What this task involves
The records are to be restated in their entirety, word for word.
###
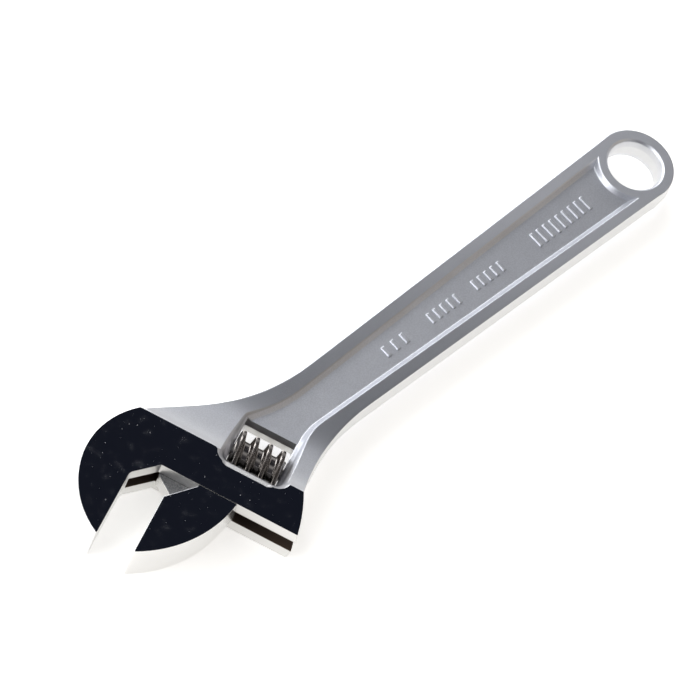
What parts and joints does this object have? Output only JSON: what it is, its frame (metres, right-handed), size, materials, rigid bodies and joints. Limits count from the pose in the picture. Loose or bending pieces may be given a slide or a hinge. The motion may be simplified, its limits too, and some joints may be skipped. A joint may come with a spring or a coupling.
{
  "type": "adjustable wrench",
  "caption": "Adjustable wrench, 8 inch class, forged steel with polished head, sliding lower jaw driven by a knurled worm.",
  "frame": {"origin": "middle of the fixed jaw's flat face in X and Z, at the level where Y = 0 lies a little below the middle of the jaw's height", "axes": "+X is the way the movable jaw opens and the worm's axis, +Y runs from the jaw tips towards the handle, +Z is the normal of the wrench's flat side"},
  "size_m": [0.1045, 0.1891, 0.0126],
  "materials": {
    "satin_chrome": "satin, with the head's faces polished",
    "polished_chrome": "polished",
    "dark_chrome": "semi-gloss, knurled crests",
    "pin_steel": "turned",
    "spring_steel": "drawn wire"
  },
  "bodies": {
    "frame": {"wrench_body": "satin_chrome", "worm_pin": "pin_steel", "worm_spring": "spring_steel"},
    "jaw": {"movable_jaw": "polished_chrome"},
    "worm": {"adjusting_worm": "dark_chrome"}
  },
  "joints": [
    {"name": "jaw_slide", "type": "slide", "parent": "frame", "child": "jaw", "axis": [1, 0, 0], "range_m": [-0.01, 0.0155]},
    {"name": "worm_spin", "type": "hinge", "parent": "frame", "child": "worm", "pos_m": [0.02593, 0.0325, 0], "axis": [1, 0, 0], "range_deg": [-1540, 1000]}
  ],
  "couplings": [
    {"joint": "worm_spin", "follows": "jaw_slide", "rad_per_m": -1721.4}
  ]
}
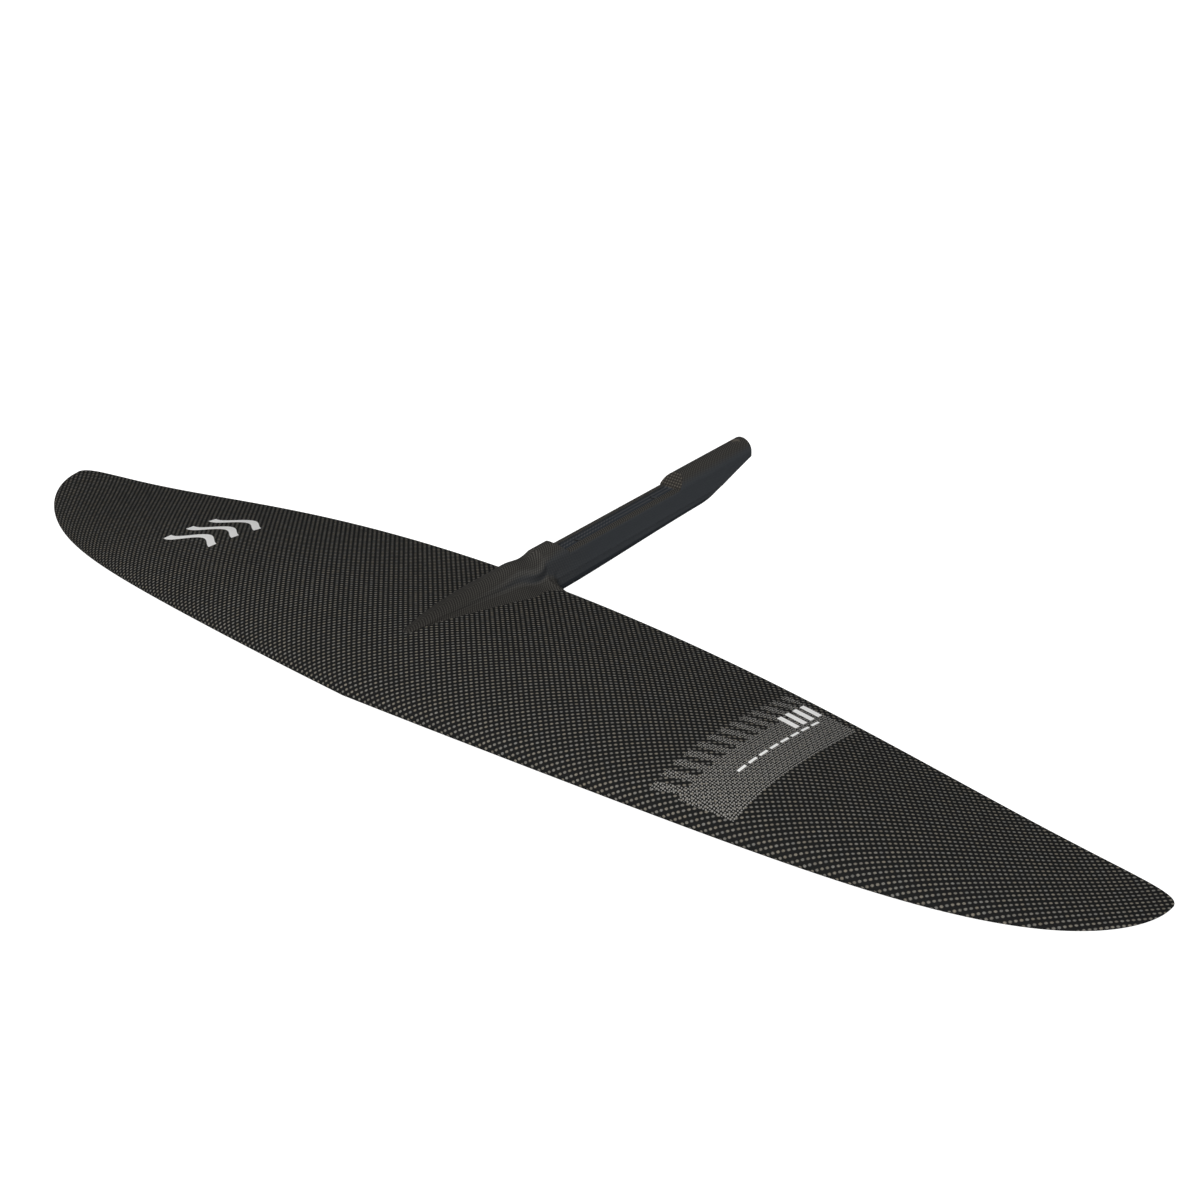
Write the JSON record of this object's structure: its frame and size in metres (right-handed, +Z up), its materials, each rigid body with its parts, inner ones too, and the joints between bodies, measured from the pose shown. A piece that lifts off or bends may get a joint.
###
Reply
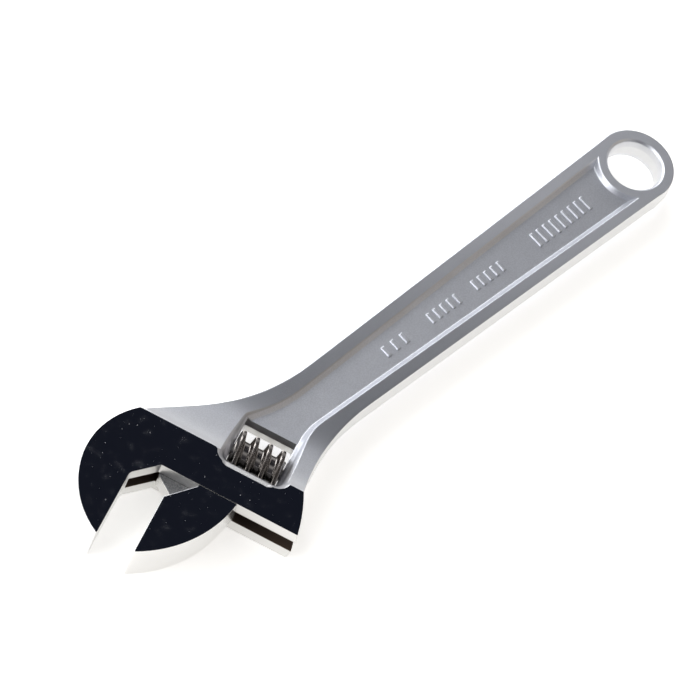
What parts and joints does this object have? Output only JSON: what it is, its frame (metres, right-handed), size, materials, rigid bodies and joints. Limits count from the pose in the picture. Loose or bending pieces may be given a slide or a hinge. The motion may be simplified, its limits too, and some joints may be skipped. A joint may come with a spring or a coupling.
{
  "type": "adjustable wrench",
  "caption": "Adjustable wrench, 8 inch class, forged steel with polished head, sliding lower jaw driven by a knurled worm.",
  "frame": {"origin": "middle of the fixed jaw's flat face in X and Z, at the level where Y = 0 lies a little below the middle of the jaw's height", "axes": "+X is the way the movable jaw opens and the worm's axis, +Y runs from the jaw tips towards the handle, +Z is the normal of the wrench's flat side"},
  "size_m": [0.1045, 0.1891, 0.0126],
  "materials": {
    "satin_chrome": "satin, with the head's faces polished",
    "polished_chrome": "polished",
    "dark_chrome": "semi-gloss, knurled crests",
    "pin_steel": "turned",
    "spring_steel": "drawn wire"
  },
  "bodies": {
    "frame": {"wrench_body": "satin_chrome", "worm_pin": "pin_steel", "worm_spring": "spring_steel"},
    "jaw": {"movable_jaw": "polished_chrome"},
    "worm": {"adjusting_worm": "dark_chrome"}
  },
  "joints": [
    {"name": "jaw_slide", "type": "slide", "parent": "frame", "child": "jaw", "axis": [1, 0, 0], "range_m": [-0.01, 0.0155]},
    {"name": "worm_spin", "type": "hinge", "parent": "frame", "child": "worm", "pos_m": [0.02593, 0.0325, 0], "axis": [1, 0, 0], "range_deg": [-1540, 1000]}
  ],
  "couplings": [
    {"joint": "worm_spin", "follows": "jaw_slide", "rad_per_m": -1721.4}
  ]
}
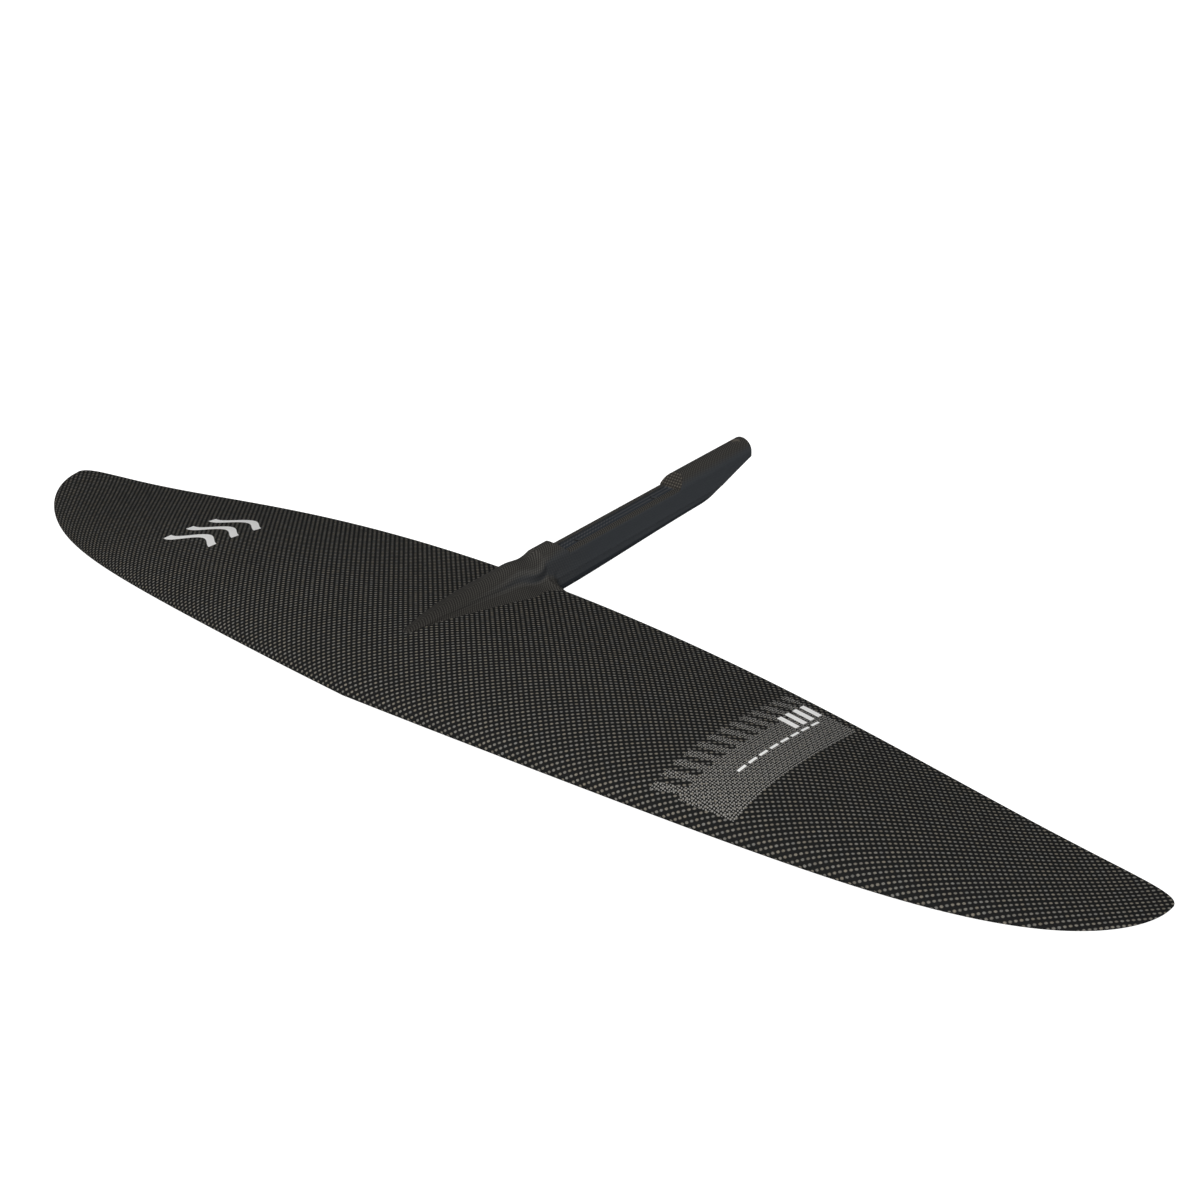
Write the JSON record of this object's structure: its frame and size in metres (right-handed, +Z up), its materials, each rigid body with its parts, inner ones too, and the joints between bodies, measured from the pose shown. A piece that lifts off or bends may get a joint.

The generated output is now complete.